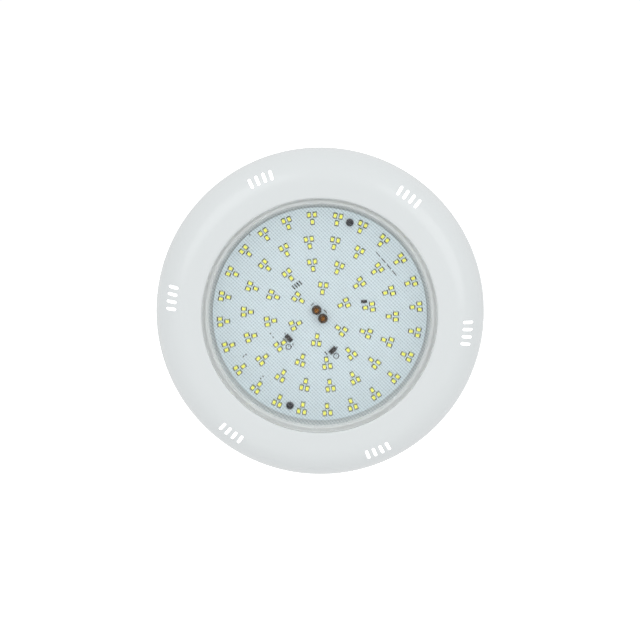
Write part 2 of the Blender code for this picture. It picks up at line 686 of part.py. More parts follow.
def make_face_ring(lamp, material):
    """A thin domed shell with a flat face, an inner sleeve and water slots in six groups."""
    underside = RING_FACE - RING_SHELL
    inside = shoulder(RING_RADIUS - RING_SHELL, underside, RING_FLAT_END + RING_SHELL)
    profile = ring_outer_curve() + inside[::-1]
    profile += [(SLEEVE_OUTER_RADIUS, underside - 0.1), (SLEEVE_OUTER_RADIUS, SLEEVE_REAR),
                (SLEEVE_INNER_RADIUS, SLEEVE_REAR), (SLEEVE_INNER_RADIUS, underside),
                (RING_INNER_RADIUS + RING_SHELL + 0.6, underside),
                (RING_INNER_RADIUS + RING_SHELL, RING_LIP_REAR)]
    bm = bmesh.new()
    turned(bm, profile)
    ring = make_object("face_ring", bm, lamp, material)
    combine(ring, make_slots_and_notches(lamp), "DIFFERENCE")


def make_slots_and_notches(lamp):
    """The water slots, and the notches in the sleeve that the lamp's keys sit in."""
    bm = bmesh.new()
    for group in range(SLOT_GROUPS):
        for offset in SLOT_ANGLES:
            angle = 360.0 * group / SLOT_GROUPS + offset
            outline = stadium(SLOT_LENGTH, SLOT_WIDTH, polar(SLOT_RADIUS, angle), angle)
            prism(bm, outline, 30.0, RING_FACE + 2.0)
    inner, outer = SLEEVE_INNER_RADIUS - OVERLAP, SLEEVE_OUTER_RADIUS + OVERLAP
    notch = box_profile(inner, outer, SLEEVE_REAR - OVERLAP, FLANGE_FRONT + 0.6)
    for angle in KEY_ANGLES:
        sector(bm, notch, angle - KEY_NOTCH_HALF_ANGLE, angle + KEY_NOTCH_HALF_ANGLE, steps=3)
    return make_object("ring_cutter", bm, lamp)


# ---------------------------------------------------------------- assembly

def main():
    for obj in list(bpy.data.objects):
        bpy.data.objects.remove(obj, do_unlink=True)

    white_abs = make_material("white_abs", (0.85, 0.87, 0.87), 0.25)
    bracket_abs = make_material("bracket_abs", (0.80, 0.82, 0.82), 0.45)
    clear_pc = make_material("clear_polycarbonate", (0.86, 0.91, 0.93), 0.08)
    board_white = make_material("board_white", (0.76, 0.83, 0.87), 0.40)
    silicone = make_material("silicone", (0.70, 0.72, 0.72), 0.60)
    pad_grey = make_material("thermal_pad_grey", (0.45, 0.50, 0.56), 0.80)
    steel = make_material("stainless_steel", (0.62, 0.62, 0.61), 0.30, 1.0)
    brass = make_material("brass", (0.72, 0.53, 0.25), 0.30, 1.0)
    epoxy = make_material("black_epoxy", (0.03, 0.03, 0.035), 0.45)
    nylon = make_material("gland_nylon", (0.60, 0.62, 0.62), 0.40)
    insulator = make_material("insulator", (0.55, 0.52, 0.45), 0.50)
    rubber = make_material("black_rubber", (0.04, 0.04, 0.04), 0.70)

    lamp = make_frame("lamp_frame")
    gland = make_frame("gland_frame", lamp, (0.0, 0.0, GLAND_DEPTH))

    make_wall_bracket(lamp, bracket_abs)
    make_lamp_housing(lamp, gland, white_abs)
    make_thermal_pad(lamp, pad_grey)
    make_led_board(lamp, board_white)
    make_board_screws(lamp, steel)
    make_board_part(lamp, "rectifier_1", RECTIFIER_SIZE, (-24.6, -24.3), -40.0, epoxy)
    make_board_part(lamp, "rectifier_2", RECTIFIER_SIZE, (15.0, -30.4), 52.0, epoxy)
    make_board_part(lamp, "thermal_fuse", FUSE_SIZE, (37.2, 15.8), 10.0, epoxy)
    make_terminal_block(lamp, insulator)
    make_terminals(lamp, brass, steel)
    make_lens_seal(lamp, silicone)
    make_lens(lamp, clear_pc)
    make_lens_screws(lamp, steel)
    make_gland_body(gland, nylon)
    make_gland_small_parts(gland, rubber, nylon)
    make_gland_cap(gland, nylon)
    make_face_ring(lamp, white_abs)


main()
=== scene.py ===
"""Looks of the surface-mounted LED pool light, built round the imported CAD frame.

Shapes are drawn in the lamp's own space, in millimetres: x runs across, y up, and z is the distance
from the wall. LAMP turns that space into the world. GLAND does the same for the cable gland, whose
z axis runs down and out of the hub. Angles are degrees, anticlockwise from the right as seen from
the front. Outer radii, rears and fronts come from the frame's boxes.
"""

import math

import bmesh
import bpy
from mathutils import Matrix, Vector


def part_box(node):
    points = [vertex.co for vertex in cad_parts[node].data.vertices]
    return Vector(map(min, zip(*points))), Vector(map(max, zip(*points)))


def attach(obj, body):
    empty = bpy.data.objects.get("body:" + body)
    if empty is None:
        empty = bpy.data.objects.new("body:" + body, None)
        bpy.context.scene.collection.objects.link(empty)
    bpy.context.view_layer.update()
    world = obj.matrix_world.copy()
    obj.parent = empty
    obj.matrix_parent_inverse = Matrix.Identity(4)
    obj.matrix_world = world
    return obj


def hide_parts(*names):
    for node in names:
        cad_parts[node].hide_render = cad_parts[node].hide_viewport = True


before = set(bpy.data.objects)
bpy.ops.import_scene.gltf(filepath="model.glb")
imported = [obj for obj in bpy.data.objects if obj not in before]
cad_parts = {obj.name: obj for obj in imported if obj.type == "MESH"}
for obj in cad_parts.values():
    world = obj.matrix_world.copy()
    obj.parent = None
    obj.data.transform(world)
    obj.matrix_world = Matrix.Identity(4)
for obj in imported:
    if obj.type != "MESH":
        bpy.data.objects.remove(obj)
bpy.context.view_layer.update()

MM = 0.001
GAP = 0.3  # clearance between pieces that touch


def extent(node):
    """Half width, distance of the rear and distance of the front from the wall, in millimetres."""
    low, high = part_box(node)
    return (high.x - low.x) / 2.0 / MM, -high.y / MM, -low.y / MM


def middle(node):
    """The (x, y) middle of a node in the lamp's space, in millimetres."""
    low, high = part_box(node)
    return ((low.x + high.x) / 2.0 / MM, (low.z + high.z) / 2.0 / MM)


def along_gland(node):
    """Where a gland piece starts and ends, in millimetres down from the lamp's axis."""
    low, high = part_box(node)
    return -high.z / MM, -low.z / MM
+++
#### DIRECTIONS FOR THIS TASK
Looking at the data above, return every line from the one with "make_gland_small_parts(gland, rubber, nylon)" down to the one with "pieces that touch", exactly and inclusively.

#### THE SOLUTION
    make_gland_small_parts(gland, rubber, nylon)
    make_gland_cap(gland, nylon)
    make_face_ring(lamp, white_abs)


main()
=== scene.py ===
"""Looks of the surface-mounted LED pool light, built round the imported CAD frame.

Shapes are drawn in the lamp's own space, in millimetres: x runs across, y up, and z is the distance
from the wall. LAMP turns that space into the world. GLAND does the same for the cable gland, whose
z axis runs down and out of the hub. Angles are degrees, anticlockwise from the right as seen from
the front. Outer radii, rears and fronts come from the frame's boxes.
"""

import math

import bmesh
import bpy
from mathutils import Matrix, Vector


def part_box(node):
    points = [vertex.co for vertex in cad_parts[node].data.vertices]
    return Vector(map(min, zip(*points))), Vector(map(max, zip(*points)))


def attach(obj, body):
    empty = bpy.data.objects.get("body:" + body)
    if empty is None:
        empty = bpy.data.objects.new("body:" + body, None)
        bpy.context.scene.collection.objects.link(empty)
    bpy.context.view_layer.update()
    world = obj.matrix_world.copy()
    obj.parent = empty
    obj.matrix_parent_inverse = Matrix.Identity(4)
    obj.matrix_world = world
    return obj


def hide_parts(*names):
    for node in names:
        cad_parts[node].hide_render = cad_parts[node].hide_viewport = True


before = set(bpy.data.objects)
bpy.ops.import_scene.gltf(filepath="model.glb")
imported = [obj for obj in bpy.data.objects if obj not in before]
cad_parts = {obj.name: obj for obj in imported if obj.type == "MESH"}
for obj in cad_parts.values():
    world = obj.matrix_world.copy()
    obj.parent = None
    obj.data.transform(world)
    obj.matrix_world = Matrix.Identity(4)
for obj in imported:
    if obj.type != "MESH":
        bpy.data.objects.remove(obj)
bpy.context.view_layer.update()

MM = 0.001
GAP = 0.3  # clearance between pieces that touch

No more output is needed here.